Document Type : Original Article

Author

Professor of Philosophy, Institute for Social and Cultural Studies, Tehran, Iran.

Abstract

In recent decades, detailed philosophical and social literature on the social responsibility of universities has been produced in the world and in Iran. According to some of the same data, Iran's state-oriented university, especially in recent decades, has been accused of being a state-owned institution for issuing degrees rather than an academy in a true sense, and as a result, it has not rendered direct service to its local and national community and has not been responsible for them. What has not been asked is whether such a university had the necessary freedom and independence in adopting its policy towards society or not. The fact is that our non-independent university has seen and sometimes supported society through the government. The government's solutions in this regard have been presented and implemented mainly under centralism and through the government bureaucracy.
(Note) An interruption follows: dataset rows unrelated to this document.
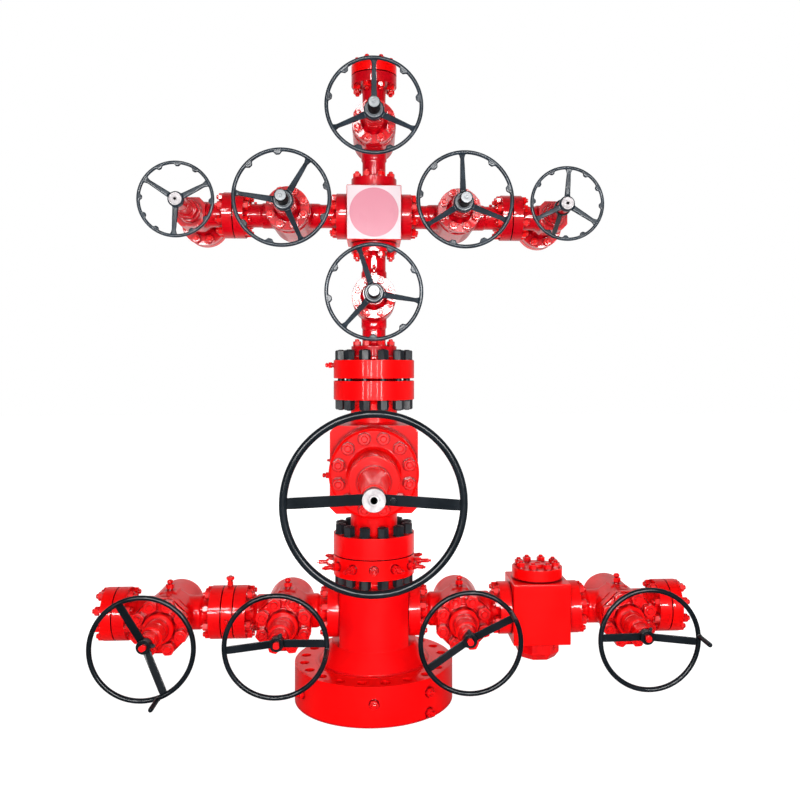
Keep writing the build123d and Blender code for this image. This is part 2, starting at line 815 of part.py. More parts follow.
# Adapter flange between the master valve and the upper tree
adapter_fitting_height = master_top + big_face_rise + adapter_thickness - flange_edge - adapter_fitting_drop
adapter_seat = Plane((-big_flange_radius, 0, adapter_fitting_height), z_dir=LEFT)
with BuildPart() as tubing_adapter:
    lower_steps = reversed_steps(flange_steps(adapter_thickness, big_flange_radius, big_face_rise))
    boss_steps = [
        (adapter_boss_height - flange_edge, adapter_boss_radius, adapter_boss_radius),
        (flange_edge, adapter_boss_radius, adapter_boss_radius - flange_edge),
    ]
    turned(Plane.XY.offset(master_top), lower_steps + boss_steps)
    fitting_pocket(adapter_seat, fitting_hex_flats)
save(tubing_adapter, "tubing_adapter")

# Upper tree: two valves in the upright, a cross, a valve in each wing and a cap
upper_master_centre = (0, 0, upper_master_height)
swab_centre = (0, 0, swab_height)
left_wing_centre = (-wing_reach, 0, cross_height)
right_wing_centre = (wing_reach, 0, cross_height)
upper_valves = (
    ("upper_master", upper_master_centre, UP, upper_half_length),
    ("swab", swab_centre, UP, upper_half_length),
    ("left_wing", left_wing_centre, RIGHT, wing_half_length),
    ("right_wing", right_wing_centre, RIGHT, wing_half_length),
)
for name, centre, way, half_length in upper_valves:
    save(upper_valve_body(centre, way, half_length), f"{name}_valve_body")
    save(upper_valve_bonnet(centre), f"{name}_bonnet")

with BuildPart() as cross_block:
    with BuildSketch(Plane.XY.offset(cross_height - cross_width / 2)) as cross_outline:
        Rectangle(cross_width, cross_width)
    extrude(amount=cross_width)
    chamfer(cross_block.edges(), block_edge)
save(cross_block, "cross_block")

with BuildPart() as tree_cap:
    turned(
        Plane.XY.offset(cap_height),
        reversed_steps(flange_steps(cap_thickness, upper_flange_radius, face_rise))
        + [(cap_boss_height, cap_boss_radius, cap_boss_radius - flange_edge)],
    )
save(tree_cap, "tree_cap")

# Chokes
left_choke_centre = (-choke_reach, 0, cross_height)
right_choke_centre = (choke_reach, 0, cross_height)
for name, centre, inward in (
    ("left_choke", left_choke_centre, RIGHT),
    ("right_choke", right_choke_centre, LEFT),
):
    save(choke_body(centre, inward), f"{name}_body")
    save(choke_bonnet(centre), f"{name}_bonnet")

with BuildPart() as choke_outlet_flanges:
    for centre in (left_choke_centre, right_choke_centre):
        back = Plane(origin=centre, x_dir=(1, 0, 0), z_dir=BACK).offset(choke_outlet_length)
        turned(back, reversed_steps(flange_steps(upper_flange_thickness, upper_flange_radius, face_rise)))
        outer_face = back.offset(face_rise + upper_flange_thickness)
        bore_plane_start = outer_face.offset(-upper_flange_thickness)
        bar(
            bore_plane_start,
            upper_flange_thickness + cut_overrun,
            choke_outlet_bore_radius,
            mode=Mode.SUBTRACT,
        )
save(choke_outlet_flanges, "choke_outlet_flanges")

with BuildPart() as choke_lock_bar:
    ring_plane = stem_plane(right_choke_centre).offset(choke_stem_start - lock_station)
    ring_inner_radius = choke_sleeve_radius + lock_clearance
    ring_outer_radius = ring_inner_radius + lock_collar_wall
    bar(ring_plane, lock_collar_width, ring_outer_radius)
    bar_plane = ring_plane.offset(lock_collar_width / 2 - lock_bar_thickness / 2)
    turned_plane = bar_plane.rotated((0, 0, -lock_bar_turn))
    with BuildSketch(turned_plane) as bar_outline:
        with Locations((0, -(ring_outer_radius + lock_bar_length) / 2)):
            Rectangle(lock_bar_width, ring_outer_radius + lock_bar_length)
    extrude(bar_outline.sketch, amount=lock_bar_thickness)
    bar(
        ring_plane.offset(-cut_overrun),
        lock_collar_width + 2 * cut_overrun,
        ring_inner_radius,
        mode=Mode.SUBTRACT,
    )
save(choke_lock_bar, "choke_lock_bar")

# Lower arms
left_inner_centre = (-inner_reach, 0, arm_height)
left_outer_centre = (-left_outer_reach, 0, arm_height)
right_inner_centre = (inner_reach, 0, arm_height)
right_outer_centre = (right_outer_reach, 0, arm_height)
lower_valves = (
    ("left_inner", left_inner_centre),
    ("left_outer", left_outer_centre),
    ("right_inner", right_inner_centre),
    ("right_outer", right_outer_centre),
)
for name, centre in lower_valves:
    save(lower_valve_body(centre), f"{name}_valve_body")
    save(lower_valve_bonnet(centre), f"{name}_bonnet")
save(end_flange((-left_end_joint, 0, arm_height), LEFT), "left_end_flange")
save(end_flange((right_end_joint, 0, arm_height), RIGHT), "right_end_flange")

spacer_middle = -inner_joint - spacer_length / 2
spacer_seat = Plane((spacer_middle, 0, arm_height + lower_flange_radius), x_dir=(1, 0, 0), z_dir=UP)
with BuildPart() as arm_spacer:
    plate_length = spacer_length - 2 * face_rise - 2 * flange_edge
    spacer_edge_radius = lower_flange_radius - flange_edge
    spacer_face_radius = lower_flange_radius * raised_face_share
    turned(
        bore_plane((-inner_joint, 0, arm_height), LEFT),
        [
            (face_rise, spacer_face_radius, spacer_face_radius),
            (flange_edge, spacer_edge_radius, lower_flange_radius),
            (plate_length, lower_flange_radius, lower_flange_radius),
            (flange_edge, lower_flange_radius, spacer_edge_radius),
            (face_rise, spacer_face_radius, spacer_face_radius),
        ],
    )
    fitting_pocket(spacer_seat, 2 * needle_shank_radius)
save(arm_spacer, "arm_spacer")

with BuildPart() as check_valve_block:
    with BuildSketch(Plane.XY.offset(check_block_bottom)) as check_outline:
        with Locations((check_reach, 0)):
            Rectangle(check_block_length, check_block_depth)
    extrude(amount=check_block_top - check_block_bottom)
    chamfer(check_valve_block.edges(), block_edge)
    nose_plane = Plane((check_reach, 0, check_block_bottom), x_dir=(1, 0, 0), z_dir=DOWN)
    prism(nose_plane, check_nose_length, check_nose_flats, 8)
    nose_sections = []
    for drop, flats in (
        (check_nose_length, check_nose_flats),
        (check_nose_length + check_nose_taper_length, check_nose_tip_flats),
    ):
        with BuildSketch(nose_plane.offset(drop)) as nose_outline:
            RegularPolygon(flats / 2, 8, major_radius=False, rotation=180 / 8)
        nose_sections.append(nose_outline.sketch.faces()[0])
    loft(nose_sections, ruled=True)
    seat_plane = Plane((check_reach, 0, check_block_top), x_dir=(1, 0, 0), z_dir=UP)
    bar(seat_plane, check_cap_seam, check_cap_seat_radius)
save(check_valve_block, "check_valve_block")

with BuildPart() as check_valve_cap:
    cap_plane = Plane((check_reach, 0, check_block_top + check_cap_seam), x_dir=(1, 0, 0), z_dir=UP)
    turned(
        cap_plane,
        [
            (flange_edge, check_cap_radius - flange_edge, check_cap_radius),
            (check_cap_thickness - 2 * flange_edge, check_cap_radius, check_cap_radius),
            (flange_edge, check_cap_radius, check_cap_radius - flange_edge),
            (check_cap_boss_height, check_cap_boss_radius, check_cap_boss_radius - flange_edge),
        ],
    )
save(check_valve_cap, "check_valve_cap")

# Small grease and bleed fittings, each on the seat cut for it
master_side = -master_block_width / 2
with BuildPart() as valve_fittings:
    for name, centre in lower_valves:
        fitting(lower_fitting_seat(centre).offset(-fitting_pocket_depth), lower_fitting_size_share)
    fitting(adapter_seat.offset(-fitting_pocket_depth))
    fitting(Plane((master_side, 0, master_axis_height - master_fitting_drop), z_dir=LEFT))
    fitting(Plane((master_side, 0, master_axis_height + master_plug_rise), z_dir=LEFT))
    spacer_foot = spacer_seat.offset(-fitting_pocket_depth)
    bar(spacer_foot, needle_shank_length, needle_shank_radius)
    prism(spacer_foot.offset(needle_shank_length), needle_hex_length, needle_hex_flats, 6)
save(valve_fittings, "valve_fittings")

# Hand wheels
for name, centre, turn in (
    ("upper_master", upper_master_centre, upper_master_spoke_turn),
    ("swab", swab_centre, swab_spoke_turn),
    ("left_wing", left_wing_centre, left_wing_spoke_turn),
    ("right_wing", right_wing_centre, right_wing_spoke_turn),
):
    save(cast_wheel(centre, upper_stem_start, turn, "upper"), f"{name}_wheel")
for name, centre, turn in (
    ("left_choke", left_choke_centre, left_choke_spoke_turn),
    ("right_choke", right_choke_centre, right_choke_spoke_turn),
):
    save(cast_wheel(centre, choke_stem_start, turn, "choke"), f"{name}_wheel")
for name, centre, turn, handle_turn in (
    ("left_inner", left_inner_centre, left_inner_spoke_turn, left_inner_spoke_turn - crank_handle_turn),
    ("left_outer", left_outer_centre, left_outer_spoke_turn, left_outer_spoke_turn - crank_handle_turn),
    ("right_inner", right_inner_centre, right_inner_spoke_turn, right_inner_spoke_turn + crank_handle_turn),
    ("right_outer", right_outer_centre, right_outer_spoke_turn, right_outer_spoke_turn + crank_handle_turn),
):
    save(crank_wheel(centre, turn, handle_turn), f"{name}_wheel")
save(big_wheel(master_centre), "master_wheel")
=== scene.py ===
"""Looks of an oil wellhead valve stack: castings, forgings, studs, fittings and hand wheels.

Metres. The origin is the centre of the base flange's lower face, Z is up and the wheels face -Y.
"""
import logging
from abc import ABC, abstractmethod
from dataclasses import dataclass, replace
from enum import Enum
from math import cos, pi, radians, sin
from random import Random
from typing import Any, Sequence

import bmesh
import bpy
from mathutils import Matrix, Vector


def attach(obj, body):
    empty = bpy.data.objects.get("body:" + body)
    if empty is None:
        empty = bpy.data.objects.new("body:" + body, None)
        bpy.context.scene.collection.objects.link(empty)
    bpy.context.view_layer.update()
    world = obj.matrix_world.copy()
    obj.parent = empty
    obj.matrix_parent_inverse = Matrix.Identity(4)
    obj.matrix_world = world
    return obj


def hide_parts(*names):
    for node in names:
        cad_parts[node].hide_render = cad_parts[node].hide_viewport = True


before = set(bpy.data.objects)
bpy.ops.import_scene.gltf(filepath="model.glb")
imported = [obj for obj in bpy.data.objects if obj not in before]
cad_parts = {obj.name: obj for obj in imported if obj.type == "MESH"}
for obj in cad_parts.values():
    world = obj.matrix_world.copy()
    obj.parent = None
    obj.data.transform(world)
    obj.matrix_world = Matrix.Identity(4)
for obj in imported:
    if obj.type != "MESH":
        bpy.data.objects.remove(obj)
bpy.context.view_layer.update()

LOG = logging.getLogger("valve_stack")
TREE = "tree"

# Axes of the valves: how high the arms and the wings lie, and where each valve sits on them.
ARM_HEIGHT = 0.513
WING_HEIGHT = 2.859
MASTER_HEIGHT = 1.372
ARM_VALVES = {"left_inner": -0.5075, "left_outer": -1.1905, "right_inner": 0.5075, "right_outer": 1.4605}
WING_VALVES = {"left_wing": -0.489, "right_wing": 0.489}
UPRIGHT_VALVES = {"upper_master": 2.362, "swab": 3.356}
CHOKE_REACH = 1.060
RAISED_FACE = 0.003

Item = bpy.types.Object
Colour = tuple[float, float, float, float]
Profile = Sequence[tuple[float, float]]


class Slot(Enum):
    """The record's material slots."""

    RED = "red_paint"
    BLACK = "black_paint"
    GREY = "grey_cast"


class Way(Enum):
    """Directions that a piece can stand in: its own x direction, then its own axis."""

    FRONT = ((1, 0, 0), (0, -1, 0))
    BACK = ((-1, 0, 0), (0, 1, 0))
    LEFT = ((0, -1, 0), (-1, 0, 0))
    RIGHT = ((0, 1, 0), (1, 0, 0))
    UP = ((1, 0, 0), (0, 0, 1))
    DOWN = ((1, 0, 0), (0, 0, -1))

    def at(self, x: float = 0.0, y: float = 0.0, z: float = 0.0, turn: float = 0.0) -> Matrix:
        """Return the matrix that stands a piece at a point.

        Args:
            x: Place along X.
            y: Place along Y.
            z: Place along Z.
            turn: Degrees that the piece is turned about its own axis first.

        Returns:
            The matrix from the piece's own frame to the stack's.
        """
        across, along = (Vector(part) for part in self.value)
        turned = Matrix((across, along.cross(across), along)).transposed().to_4x4()
        return Matrix.Translation((x, y, z)) @ turned @ Matrix.Rotation(radians(turn), 4, "Z")


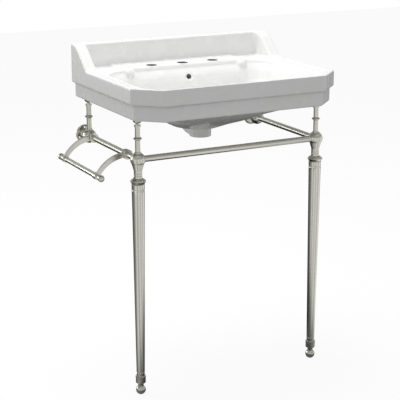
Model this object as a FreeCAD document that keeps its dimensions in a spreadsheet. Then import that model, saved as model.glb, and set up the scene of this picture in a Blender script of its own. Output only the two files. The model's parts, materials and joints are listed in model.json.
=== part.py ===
"""Console sink: a china basin on two fluted metal legs, with rails, support posts and a towel rod.

Millimetres and degrees. X runs to the right, Y towards the wall and Z up. The origin lies on the wall, midway
between the two wall bolts of the basin.
"""
import FreeCAD
import Part
import math
import os
import re
import Sketcher

SIZES = {
    # basin, outside
    "basin_width": 645,
    "basin_depth": 476,
    "rim_height": 893,
    "bolt_drop": 63,
    "corner_cut_x": 71,
    "corner_cut_y": 66,
    "corner_round": 6,
    "band_height": 44,
    "step_height": 4,
    "step_inset": 10.5,
    "apron_height": 41,
    "apron_round": 3,
    # basin, upstand at the wall and its wings
    "splash_rise": 67.5,
    "splash_thick": 18,
    "splash_round": 7,
    "wing_thick": 35,
    "wing_crest": 12,
    "wing_shoulder": 67,
    "wing_brow": 57,
    "wing_brow_drop": 17.2,
    "wing_foot": 104,
    "wing_lift": 8,
    "wing_sweep": 59,
    "wing_toe": 134,
    "wing_dip": 6.4,
    "wing_sink": 8,
    "wing_fillet": 12,
    "wing_fillet_drop": 8,
    # basin, deck
    "lip_width": 7.5,
    "dish_inset": 36.5,
    "dish_drop": 5,
    "dish_start": 1,
    "platform_half": 205,
    "platform_reach": 104,
    "ear_radius": 18,
    "ear_drop": 21,
    "tap_spacing": 101.6,
    "tap_setback": 82,
    "tap_hole": 16,
    "tap_clear": 1,
    "tap_relief": 14,
    "deck_thick": 15,
    # basin, bowl: its edge, and how far each lower level has come from the sump out to that edge
    "bowl_side_margin": 50.5,
    "bowl_front_margin": 21,
    "bowl_back_margin": 108,
    "bowl_depth": 148,
    "bowl_roll": 14,
    "bowl_back_roll": 5,
    "bowl_corner_back": 70,
    "bowl_corner_front": 58,
    "bowl_wall": 9,
    "shoulder_level": 0.223,
    "shoulder_side": 0.957,
    "shoulder_back": 0.646,
    "shoulder_front": 0.973,
    "shoulder_corner": 66,
    "wall_level": 0.493,
    "wall_side": 0.862,
    "wall_back": 0.292,
    "wall_front": 0.909,
    "wall_corner": 73,
    "haunch_level": 0.724,
    "haunch_side": 0.453,
    "haunch_back": 0.125,
    "haunch_front": 0.635,
    "haunch_corner": 85,
    "floor_level": 0.889,
    "floor_side": 0.351,
    "floor_back": 0.03,
    "floor_front": 0.338,
    "floor_corner": 60,
    "sump_radius": 40,
    "sump_corner": 39,
    # basin, the funnel under the bowl, short of the bowl's wall
    "hip_drop": 5,
    "hip_half": 82.5,
    "hip_back": 34,
    "hip_front": 52,
    "hip_corner": 40,
    "waist_drop": 12,
    "waist_half": 58.5,
    "waist_back": 30,
    "waist_front": 40,
    "waist_corner": 31,
    "throat_drop": 18,
    "throat_half": 30,
    "throat_back": 33,
    "throat_front": 34,
    "throat_corner": 27,
    # basin, waste outlet and overflow
    "china_wall": 13,
    "outlet_setback": 196,
    "outlet_hole": 22.5,
    "outlet_length": 53,
    "boss_radius": 32,
    "flange_seat": 32,
    "flange_seat_depth": 4,
    "overflow_drop": 35.5,
    "overflow_setback": 126,
    "overflow_hole": 7.5,
    "overflow_tilt": 24,
    "overflow_depth": 15,
    "overflow_seat": 13.5,
    "overflow_seat_depth": 1.2,
    "duct_width": 30,
    "duct_depth": 8,
    "duct_mouth": 14,
    "duct_top": 29,
    "duct_start": 1,
    "duct_knee": 16,
    "duct_knee_drop": 73,
    "duct_foot": 16,
    "duct_wall": 7,
    "duct_heel": 7,
    # basin, hollow behind the bowl and the wall bolts
    "back_wall": 22,
    "cavity_margin": 72.5,
    "cavity_lean": 12,
    "bolt_spacing": 280,
    "bolt_hole": 8,
    # frame: hubs, rails, wall flanges
    "leg_inset": 35.9,
    "leg_front_inset": 100.5,
    "rear_hub_reach": 38,
    "hub_drop": 114,
    "hub_radius": 20.8,
    "hub_flat": 18,
    "hub_waist": 12,
    "neck_radius": 11.5,
    "neck_start": 31,
    "neck_end": 34,
    "socket_depth": 12,
    "front_rail_radius": 9,
    "side_rail_radius": 8.5,
    "rail_wall": 1.5,
    "flange_radius": 27.5,
    "flange_thick": 6,
    "flange_edge": 1,
    "flange_bevel": 2,
    "flange_rim": 5,
    "flange_web": 3,
    "flange_boss": 10,
    "stub_radius": 7.5,
    "flange_screw_circle": 38,
    "flange_screw_hole": 2.5,
    "flange_screw_count": 3,
    "set_screw_radius": 2,
    "set_screw_place": 14,
    "set_screw_sink": 0.8,
    "fit": 0.05,
    # legs
    "collar_height": 35,
    "collar_flare": 22.5,
    "collar_flare_rise": 8.5,
    "collar_flare_height": 9,
    "collar_foot": 16.5,
    "collar_groove": 0.9,
    "collar_groove_width": 1.4,
    "collar_groove_drop": 5,
    "collar_groove_pitch": 5.5,
    "leg_top_radius": 18.2,
    "leg_foot_radius": 11.7,
    "leg_wall": 2.5,
    "flute_count": 12,
    "flute_top_radius": 5.2,
    "flute_top_depth": 1.5,
    "flute_foot_radius": 3.3,
    "flute_foot_depth": 1.0,
    "flute_top_margin": 16,
    "flute_foot_margin": 12,
    "leg_stud_radius": 5,
    "leg_stud_rise": 14,
    "leg_stud_length": 75,
    "leg_insert_height": 30,
    # ferrules and feet
    "ferrule_height": 25,
    "ferrule_ring": 15,
    "ferrule_ring_height": 3,
    "ferrule_ring_drop": 1,
    "ferrule_cup": 14.25,
    "ferrule_cup_drop": 6.3,
    "ferrule_cup_height": 13.7,
    "ferrule_spigot": 18,
    "foot_neck": 8,
    "foot_ball": 14,
    "foot_flat": 5,
    "foot_height": 31,
    "foot_gap": 0.3,
    "foot_stud_radius": 4,
    "foot_stud_length": 32,
    # support posts
    "post_radius": 7,
    "post_base_radius": 8.5,
    "post_base_height": 3,
    "post_base_cone": 1.5,
    "post_spigot": 5,
    "post_spigot_length": 9,
    "post_ring_radius": 12,
    "post_ring_height": 9,
    "post_ring_band": 1.4,
    "post_link_radius": 4,
    "post_link_length": 5,
    "post_upper_length": 28,
    "lock_ring_radius": 9.3,
    "lock_ring_height": 5,
    "cap_gap": 4.3,
    "cap_height": 11.7,
    "cap_radius": 12.5,
    "cap_neck_radius": 5.5,
    "cap_rim_height": 3,
    "cap_stud_radius": 4,
    "cap_stud_length": 16,
    "cap_travel": 4,
    "pad_thick": 2,
    "pad_radius": 10.5,
    # towel rack
    "arm_front_setback": 71.5,
    "arm_rear_setback": 29,
    "arm_radius": 105,
    "arm_sweep": 60,
    "arm_thick": 9,
    "arm_root": 15,
    "arm_tip": 11,
    "clamp_radius": 12.5,
    "clamp_width": 18,
    "clamp_bead_radius": 14,
    "clamp_bead_width": 3.5,
    "clamp_screw_radius": 1.5,
    "rod_radius": 7.5,
    "rod_eye_radius": 9.5,
    "rod_eye_width": 11,
    "rod_spigot": 5,
    "rod_spigot_tip": 7,
    "rod_collar_radius": 10,
    "rod_collar_width": 6,
    "finial_radius": 9.5,
    "finial_neck": 5.5,
    "finial_ring": 6.8,
    "finial_ring_width": 1.5,
    "finial_ring_cone": 1,
    "finial_reach": 22.5,
}

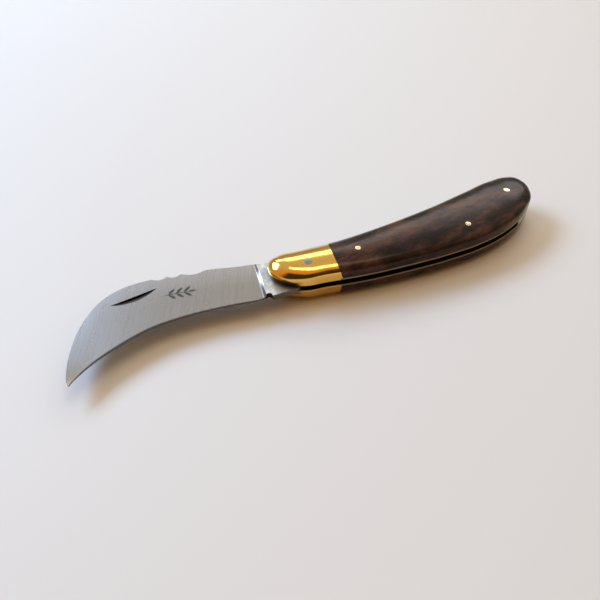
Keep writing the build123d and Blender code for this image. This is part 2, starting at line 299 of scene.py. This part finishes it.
def make_wood():
    m = Mat("dark_wood")
    m.set(Specular_IOR_Level=0.18, Specular_Tint=(1.0, 0.80, 0.82, 1.0))
    turn = (0, 0, math.radians(-4))
    warp = m.noise(m.coords(scale=(45, 90, 90)), 1.0, 3, 0.5)
    c = m.node("ShaderNodeTexCoord")
    add = m.node("ShaderNodeVectorMath", operation="MULTIPLY_ADD")
    w3 = m.node("ShaderNodeCombineXYZ")
    m.link(warp, w3.inputs["Y"])
    m.link(warp, w3.inputs["Z"])
    m.link(w3.outputs[0], add.inputs[0])
    add.inputs[1].default_value = (0, 0.009, 0.007)
    m.link(c.outputs["Object"], add.inputs[2])

    def layer(scale, detail, rough, loc=(0, 0, 0)):
        return m.noise(m.coords(scale, turn, loc, add.outputs[0]), 1.0, detail, rough)

    broad = layer((58, 150, 150), 3, 0.5)
    streak = layer((120, 360, 360), 4, 0.6, (3.1, 1.7, 0.4))
    pores = layer((210, 3400, 3400), 3, 0.6)
    tone = m.node("ShaderNodeMath", operation="MULTIPLY_ADD")
    m.link(streak, tone.inputs[0])
    tone.inputs[1].default_value = 0.55
    b2 = m.node("ShaderNodeMath", operation="MULTIPLY")
    m.link(broad, b2.inputs[0])
    b2.inputs[1].default_value = 0.45
    m.link(b2.outputs[0], tone.inputs[2])
    col = m.ramp(tone.outputs[0], [(0.0, (0.007, 0.005, 0.0045)), (0.43, (0.014, 0.009, 0.0075)),
                                   (0.50, (0.034, 0.018, 0.012)), (0.57, (0.078, 0.034, 0.021)), (0.70, (0.10, 0.045, 0.028))])
    col = m.mix(m.map_range(pores, 0.55, 0.72, 0, 0.6), col, (0.004, 0.003, 0.002))
    rough = m.map_range(pores, 0.3, 0.7, 0.14, 0.23)
    return m.finish(col, rough, m.bump(pores, 0.25, 0.00005))


M = {
    "blade": make_blade_steel(),
    "bolster": make_brass("bolster_brass", (0.89, 0.555, 0.12), 0.10, 0.10, nose_foot_shade=True),
    # the lower bolster is a darker copy of the bolster brass as painted shade
    "bolster_shaded_copy": make_brass("bolster_brass_shaded_copy", (0.62, 0.37, 0.105), 0.12, 0.10, nose_foot_shade=True),
    "liner": make_brass("liner_brass", (0.87, 0.57, 0.15), 0.12, 0.15, (0.26, 0.20, 0.105), 0.30),
    "pin": make_brass("pin_brass", (0.90, 0.76, 0.46), 0.18, 0.1),
    "spring": make_steel("spring_steel", (0.5, 0.49, 0.48), 0.3),
    "pivot": make_steel("pivot_steel", (0.26, 0.27, 0.295), 0.27),
    "wood": make_wood(),
}
for node, mat in {
    "blade": "blade", "bolster_upper": "bolster", "bolster_lower": "bolster_shaded_copy",
    "liner_upper": "liner", "liner_lower": "liner", "scale_upper": "wood", "scale_lower": "wood",
    "back_spring": "spring", "pivot_pin": "pivot", "butt_pin": "pin", "scale_pins": "pin", "spring_pin": "spring",
}.items():
    o = nodes[node]
    for s in o.material_slots:
        s.material = M[mat]
    if not o.material_slots:
        o.data.materials.append(M[mat])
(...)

This article, with a social-philosophical approach, tries to define and explain an intermediary called "higher education charities" between the university, the state, and society, and show how one of the pillars of the university's independence from the state and society, and the establishment of the academy on the independent logic of its scientific activism, can be used to understand the existential capacity of these charities to achieve the two fundamental pillars of the university, namely its independence and its social responsibility towards the society and, in turn, the responsibility of the society towards the university.  This solution proposes a model of knowledge management and the university according to which the government can be free from many of its previous obligations to the university. At the end of this paper, some solutions are proposed in order to implement this idea in Iran.